O poder, por vezes, pode negar a ciência e suas descobertas, mesmo no contexto da modernidade atual. O texto, nesta edição, “O uso político da cloroquina: Covid-19, negacionismo e neoliberalismo”, de Sandra Caponi, Fabíola S. Brzozowski, Fernando Hellmann e Silvia Bittencourt, analisa a relação entre o uso da cloroquina e o contexto neoliberal autoritário vivido pelo Brasil neste momento. O embate entre a ciência e o populismo plutocrático e autoritário (Sluga, 2017) serve para direcionar as medidas que, na modernidade, podem fazer frente a situações como a instaurada pelas doenças emergentes que afetam, como dissemos, grandes conjuntos humanos.

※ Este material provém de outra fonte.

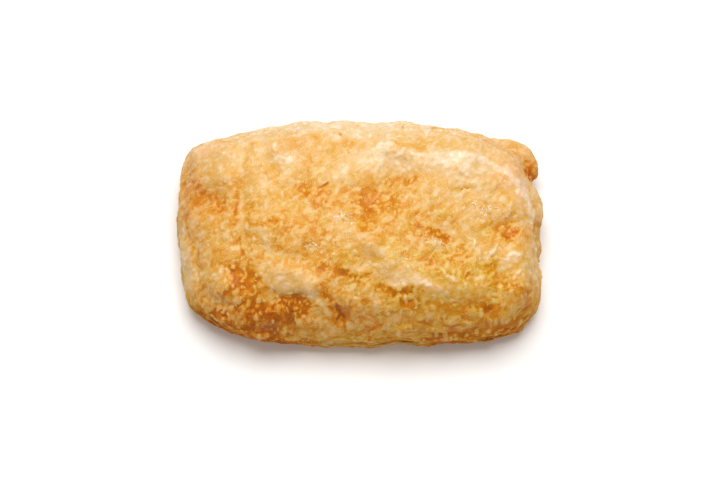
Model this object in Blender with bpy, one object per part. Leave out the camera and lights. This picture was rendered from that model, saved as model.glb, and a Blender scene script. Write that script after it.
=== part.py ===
"""Salmon en croute: a baked puff pastry parcel, egg glazed, with one fold of dough showing at a corner.

The whole parcel is one closed solid. Its length runs along X, its front wall faces -Y and it rests on
the plane z = 0. A grid makes the top panel, its rim is extruded down ring by ring to make the walls,
and every point is then moved by the relief that baking gives: swells, dents, layers and blisters.
"""

import bisect
import functools
import math
import random

import bmesh
import bpy
from mathutils import Vector, kdtree, noise

MM = 0.001

# Driving sizes of the parcel
LENGTH = 160 * MM
WIDTH = 99 * MM
HEIGHT = 44 * MM
EDGE_HEIGHT = 36 * MM  # height the crown falls to at the outline
WIDEST_HEIGHT = 10 * MM  # height of the ring where the walls stand out furthest
FOOT_INSET = 5.5 * MM  # how far the foot is drawn in under that ring

# How wide the rounding between top and wall is on each side, seen from above
ROUNDING = {"left": 25 * MM, "right": 15 * MM, "front": 22 * MM, "back": 17 * MM}
RIM_SHARE = 0.30  # share of the rounding that lies on the walls, outside the top panel
CORNER_DROOP = 3.0  # lower makes the top sink more towards the corners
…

Pensar a política científica na conjuntura atual é o objeto do segundo texto desta seção especial da RBS, “A resposta da política científica e tecnológica à pandemia de Covid-19”, de Fabricio Monteiro Neves e Fernanda Sobral. O texto faz uma análise comparando o que se tem feito no Brasil com o que se faz em outros países, no que diz respeito ao desenvolvimento de políticas de Estado para a ciência e a tecnologia, tendo em vista o combate à Pandemia. Assim, o que é comum e subjaz aos quatro textos que compõem esta seção sobre a Pandemia de 2020 são a temporalidade e a duração da epidemia, velocidade de disseminação do vírus e o papel da ciência e do Estado na formulação de políticas que sejam capazes de conter o avanço da doença e seus efeitos perversos no contexto da modernidade neoliberal. Se a modernidade é o momento da história em que ciência e tempo se encontram, devemos considerar as tensões desse encontro. Substrato fundamental para a compreensão da experiência humana ameaçada por uma doença ainda desconhecida.
Referências:
Elias, Norbert. (1998). Sobre o Tempo. Rio de Janeiro: Zahar.
Rosa, Hartmut. (2019). Aceleração: a transformação das estruturas temporais na modernidade. São Paulo: UNESP.
Sanches, Leide da C., & Rasia, José Miguel. (2020). As Representações Sociais das Epidemias. Curitiba: Editora CRV.
Schwarcz, Lilia M., & Starling, Eloisa M. (2020). A Bailarina da Morte: a gripe espanhola no Brasil. São Paulo: Companhia das Letras.
Sluga, Hans. (2017). Donald Trump: between populist rhetoric and plutocratic rule. A talk delivered at a Workshop of the Program in Critical Theory at UC Berkeley, March 2017.
Thompson, Edward P. (1998). Costumes em Comum. São Paulo: Companhia das Letras.